It’s the equivalent to a quarterback being called from the sidelines for his first NFL appearance with five seconds left in the game with the ball on his team’s own two-yard line and down five points.
“You’ve got one pass,” said Witt. “You’re throwing the Hail Mary and that’s all you got.”
Witt’s Hail Mary on June 27 came up short, as Takashi Sato stopped him in less than a minute. For some, it would mean days and weeks full of questions, wondering if the risk was worth it. Not for Kansas City’s Witt, who would do it all over again.

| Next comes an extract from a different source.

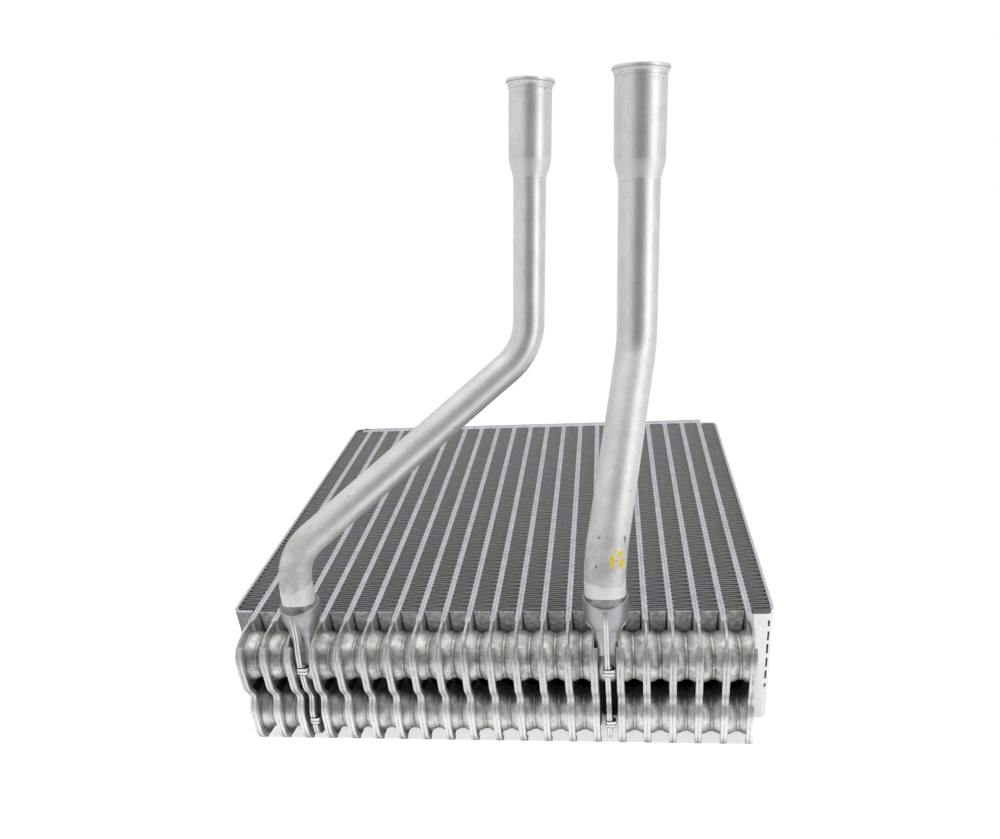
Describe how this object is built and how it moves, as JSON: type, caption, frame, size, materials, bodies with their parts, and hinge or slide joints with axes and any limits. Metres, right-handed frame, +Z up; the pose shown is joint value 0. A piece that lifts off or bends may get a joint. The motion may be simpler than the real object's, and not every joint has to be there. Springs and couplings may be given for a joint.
{
  "type": "evaporator core",
  "caption": "Laminated evaporator core: stacked plate pairs and corrugated fins between two side plates, with two bent pipes ending in flared sockets.",
  "frame": {"origin": "bottom centre of the whole object's box, with the core lying flat on its lower face", "axes": "+X along the stack of plates, from the inlet side to the outlet side; +Y from the tank cups towards the plates' far end; +Z up, out of the face that the pipes leave"},
  "size_m": [0.2244, 0.1986, 0.2575],
  "materials": {
    "plates": "brazed, dull and slightly mottled",
    "fins": "thin coated foil, dark grey",
    "side_plates": "satin sheet",
    "manifolds": "brazed, matt and mottled",
    "pipes": "drawn tube, satin",
    "braze": "solidified brazing metal"
  },
  "bodies": {
    "root": {"fin_01": "fins", "fin_02": "fins", "fin_03": "fins", "fin_04": "fins", "fin_05": "fins", "fin_06": "fins", "fin_07": "fins", "fin_08": "fins", "fin_09": "fins", "fin_10": "fins", "fin_11": "fins", "fin_12": "fins", "fin_13": "fins", "fin_14": "fins", "fin_15": "fins", "fin_16": "fins", "fin_17": "fins", "fin_18": "fins", "fin_19": "fins", "fin_20": "fins", "fin_21": "fins", "fin_22": "fins", "plate_pair_01": "plates", "plate_pair_02": "plates", "plate_pair_03": "plates", "plate_pair_04": "plates", "plate_pair_05": "plates", "plate_pair_06": "plates", "plate_pair_07": "plates", "plate_pair_08": "plates", "plate_pair_09": "plates", "plate_pair_10": "plates", "plate_pair_11": "plates", "plate_pair_12": "plates", "plate_pair_13": "plates", "plate_pair_14": "plates", "plate_pair_15": "plates", "plate_pair_16": "plates", "plate_pair_17": "plates", "plate_pair_18": "plates", "plate_pair_19": "plates", "plate_pair_20": "plates", "plate_pair_21": "plates", "side_plate_left": "side_plates", "side_plate_right": "side_plates", "inlet_manifold_left": "manifolds", "inlet_manifold_right": "manifolds", "outlet_manifold_left": "manifolds", "outlet_manifold_right": "manifolds", "inlet_pipe": "pipes", "outlet_pipe": "pipes", "inlet_braze_ring": "braze", "outlet_braze_ring": "braze"}
  },
  "joints": []
}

“To sum it up, it was validation,” Witt said of his call to the UFC after battling it out on the regional circuit since 2013. “It was validation that what I’d been doing for the past 12-13 years was worth it. All the missed relationships, all the missed parties, friends lost, all that stuff, it was validation for what I’d been doing my entire career. It’s hard to explain to the casual fans, it really is. You can’t put that into words of what you put into it unless you actually go through it.”
Let’s try.
Assume that every fighter who straps on the gloves wants to make it to the pinnacle of the sport, which is the biggest promotion in the world, the UFC. Think of every training camp, every fight in front of a handful of fans, every sacrifice, every loss at the worst possible time, every month passing by without that call.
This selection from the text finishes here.